- PROBLEM
Lift out each line of the data that holds "materials".

- GIVEN INFORMATION
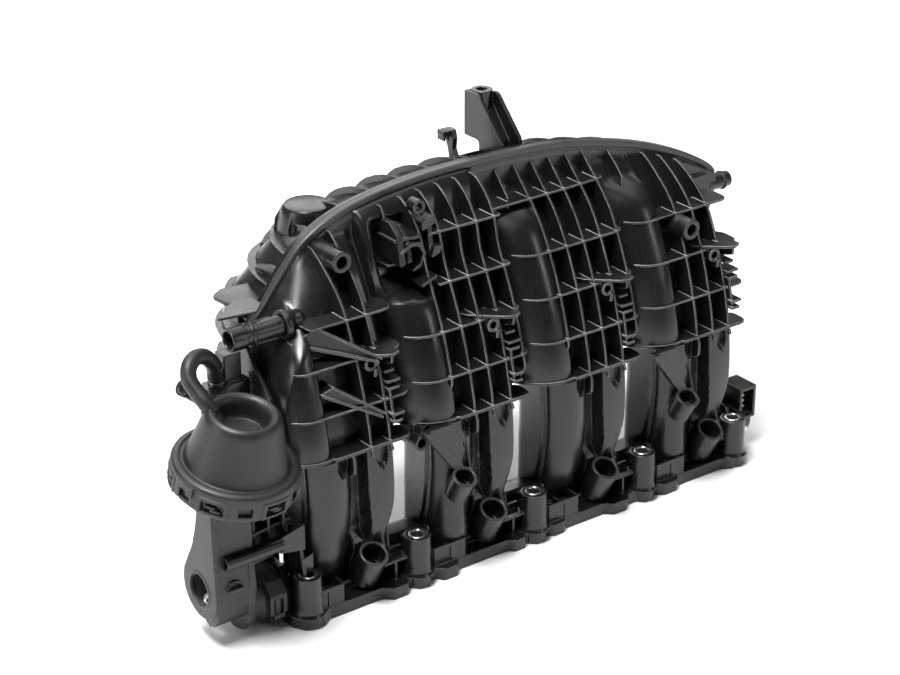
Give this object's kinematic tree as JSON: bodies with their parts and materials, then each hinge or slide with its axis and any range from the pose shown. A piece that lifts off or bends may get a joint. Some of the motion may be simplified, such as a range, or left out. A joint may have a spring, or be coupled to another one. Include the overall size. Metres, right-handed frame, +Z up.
{
  "type": "intake manifold",
  "caption": "Moulded plastic intake manifold: curved runners join a ribbed plenum to a head flange, with tumble flaps turned by a vacuum actuator.",
  "frame": {"origin": "middle of the port row on the head flange face, which is the plane Z = 0", "axes": "+X along the cylinder row towards the sensor end, +Y from the ribbed front towards the plenum and throttle flange, +Z up, away from the cylinder head"},
  "size_m": [0.4468, 0.1677, 0.256],
  "materials": {
    "shell": "satin glass-filled nylon",
    "grey": "matte glass-filled nylon",
    "metal": "satin",
    "brass": "satin",
    "rubber": "matte",
    "seal": "matte",
    "light": "satin natural acetal"
  },
  "bodies": {
    "manifold": {"front_shell": "shell", "rear_shell": "shell", "head_flange": "shell", "runner_1": "shell", "runner_2": "shell", "runner_3": "shell", "runner_4": "shell", "inner_shell": "shell", "sensor_housing": "shell", "vacuum_nozzle": "shell", "hose_fitting": "shell", "cap_clip": "shell", "actuator_cup": "grey", "actuator_dome": "grey", "actuator_lock_ring": "grey", "lever_cap": "grey", "bolt_sleeve_1": "metal", "bolt_sleeve_2": "metal", "bolt_sleeve_3": "metal", "bolt_sleeve_4": "metal", "bolt_sleeve_5": "metal", "return_spring": "metal", "sensor_screw_1": "metal", "sensor_screw_2": "metal", "throttle_insert_1": "brass", "throttle_insert_2": "brass", "throttle_insert_3": "brass", "throttle_insert_4": "brass", "sensor_terminals": "brass", "vacuum_hose": "rubber", "diaphragm": "rubber", "port_seal_1": "seal", "port_seal_2": "seal", "port_seal_3": "seal", "port_seal_4": "seal", "throttle_seal": "seal", "sensor_seal": "seal", "shaft_bush_1": "light", "shaft_bush_2": "light", "shaft_bush_3": "light", "shaft_bush_4": "light", "shaft_bush_5": "light", "rod_bush": "light"},
    "flap_train": {"flap_shaft": "metal", "flap_1": "light", "flap_2": "light", "flap_3": "light", "flap_4": "light", "flap_lever": "metal", "sensor_rotor": "light"},
    "actuator_piston": {"actuator_rod": "metal", "diaphragm_plate": "metal"}
  },
  "joints": [
    {"name": "flap_turn", "type": "hinge", "parent": "manifold", "child": "flap_train", "pos_m": [0, 0, 0.019], "axis": [1, 0, 0], "range_deg": [0, 75]},
    {"name": "rod_slide", "type": "slide", "parent": "manifold", "child": "actuator_piston", "axis": [0.075, -0.199, 0.9771], "range_m": [0, 0.0125], "stiffness_N_per_m": 900, "springref_m": -0.006, "deforming": ["return_spring", "diaphragm"]}
  ],
  "couplings": [
    {"joint": "flap_turn", "follows": "rod_slide", "rad_per_m": 104.5}
  ]
}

- SOLVED EXERCISE
Give this object's kinematic tree as JSON: bodies with their parts and materials, then each hinge or slide with its axis and any range from the pose shown. A piece that lifts off or bends may get a joint. Some of the motion may be simplified, such as a range, or left out. A joint may have a spring, or be coupled to another one. Include the overall size. Metres, right-handed frame, +Z up.
  "materials": {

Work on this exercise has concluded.